«Lo importante es saber guardar esa calidad intuitiva del niño, esa virginidad de la mirada, del olfato, de los sentimientos, y reforzarla a lo largo de la vida con la cultura», le confesó Julio Cortázar, en una entrevista, a la académica estadounidense Sara Castro-Klaren.
Desde su infancia –nació el 26 de agosto de 1914– escudriñó cada detalle con ojos tímidos, pero listos para descubrir las alteraciones en la precaria estabilidad del orden racional. Conservó esa virtud toda su existencia, compartida, entre Argentina y Francia, aunque conquistó la ciudadanía del mundo.
Las casualidades, denominadas así para tranquilidad de las mayorías, despertaban en él la promesa de un puente a la otra orilla de la realidad. Amigo íntimo de los secretos de la fantasía, creció sin olvidar el oficio de niño.
Todas sus mujeres les señalaron su puerilidad, pero gracias a ella desarrolló el arte de captar lo extraordinario, y asumió la literatura como un ejercicio lúdico muy serio, contó en el libro de Ernesto González Bermejo Revelaciones de un cronopio. Conversaciones con Cortázar.
Desde la Ciudad Luz, en horas melancólicas, evocó con un episodio de su infancia las Veredas de Buenos Aires, poema convertido en una pieza musical, junto a los cantantes Juan Cedrón y Edgardo Cantón: De pibes la llamamos la vedera / y a ella le gustó que la quisiéramos. / En su lomo sufrido dibujamos / tantas rayuelas.
Con el nombre de ese juego infantil bautizó su novela de mayor trascendencia –Rayuela–, un año después de regalarnos las Historias de cronopios y de famas. En ese universo, armado de la imaginación, la poesía y el humor, luchó para subvertir las convenciones sociales aceptadas de antemano, como un infante que pregunta sin cesar.
Cuando ya lo apremiaba el reloj de su vida, emprendió un trayecto único con su gran amor, Carol Dunlop, a lo largo de una autopista. Enemigos de la prisa, habitaron alrededor de la carretera durante poco más de un mes, visitaron cada paradero y les confirieron su auténtico valor como sitios para contemplar; desde la calma, la fuga indetenible del tiempo.

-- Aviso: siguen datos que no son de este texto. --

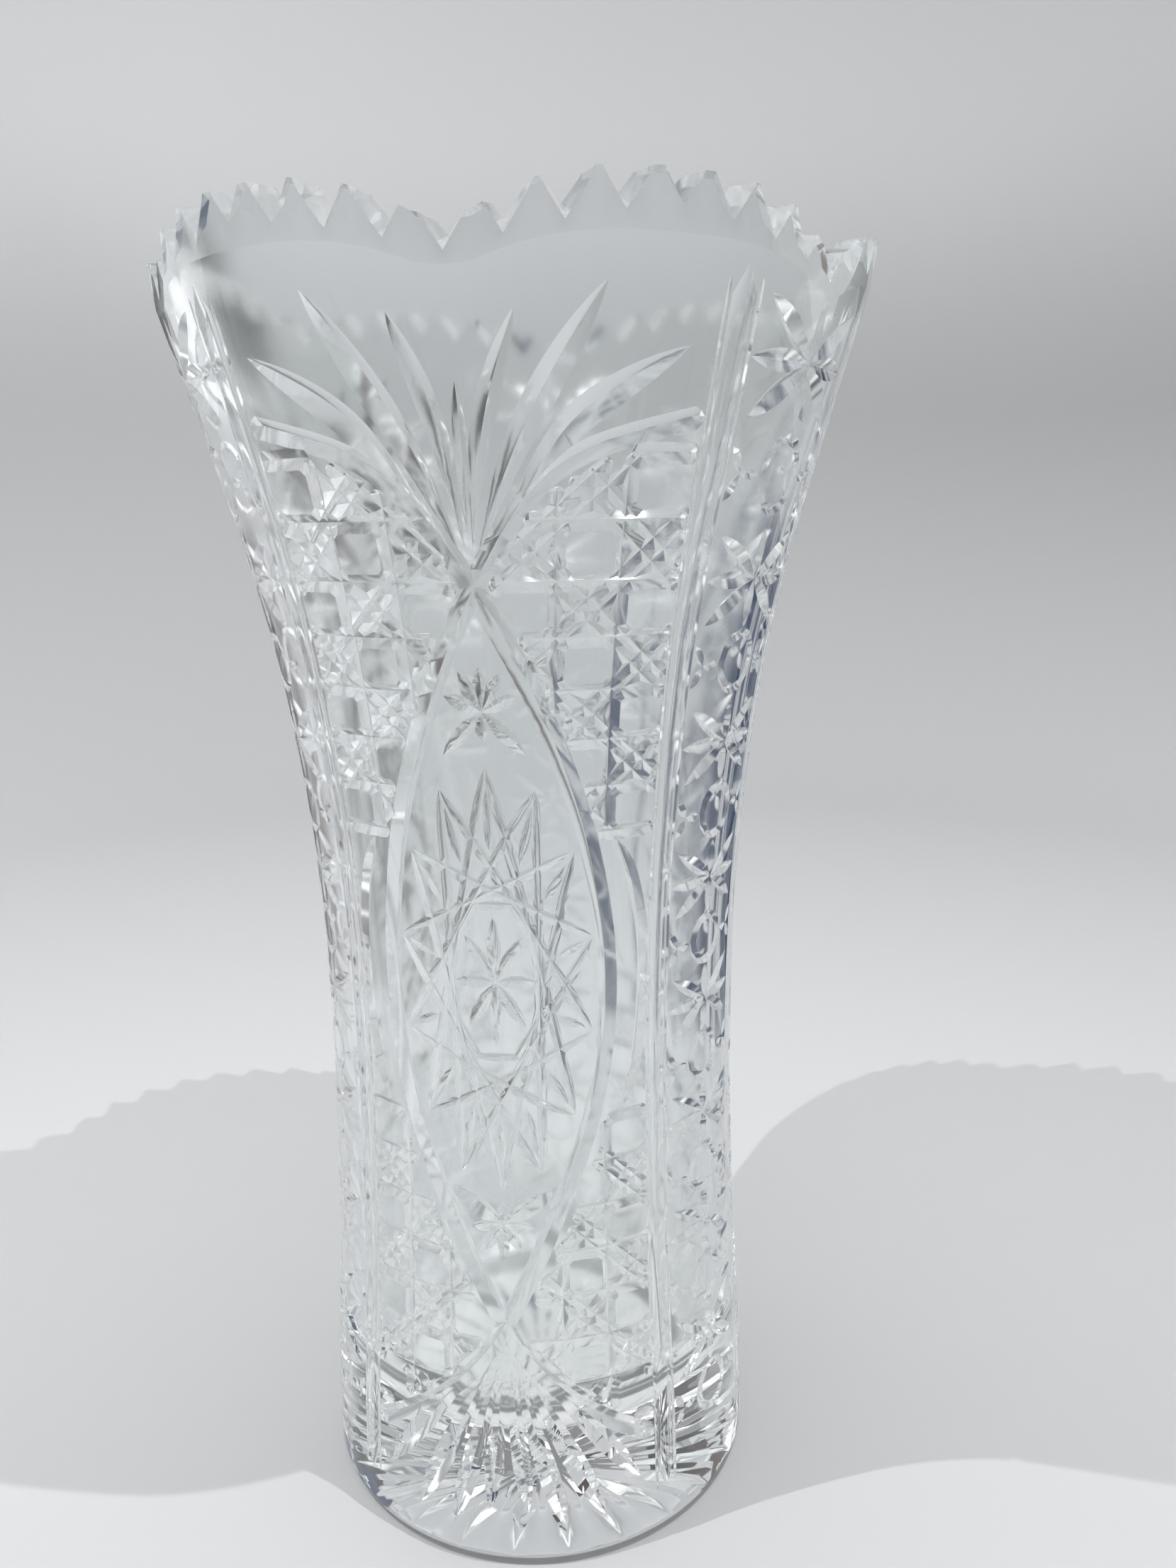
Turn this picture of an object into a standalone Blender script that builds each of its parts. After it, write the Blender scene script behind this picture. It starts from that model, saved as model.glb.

De esa aventura surgió una obra conmovedora, redactada entre sus dos protagonistas: Los autonautas de la cosmopista o Un viaje atemporal París-Marsella. En uno de los capítulos escritos por Carol (la Osita), le habló a su Lobo sobre «lo desconocido que se tiende por muchos años todavía, si quieres explorarlo con tus ojos de niño».
Porque preservó su inocencia primera, el gran narrador sostuvo su fe en la búsqueda de lo mejor del ser humano. Apegado a esas raíces, reafirmó la fidelidad a la Revolución Cubana, a pesar de amarguras ocasionales, y abrazó con pasión de adolescente la Nicaragua Sandinista, como si descolgara varias décadas de su espalda.
Eduardo Galeano, con su mágica síntesis, trazó en El siglo del viento (Memoria del fuego, 3) el itinerario vital de Cortázar: «Él estaba yendo desde el final hacia el principio: del desaliento al entusiasmo, de la indiferencia a la pasión, de la soledad a la solidaridad. A sus casi 70 años, era un niño que tenía todas las edades a la vez».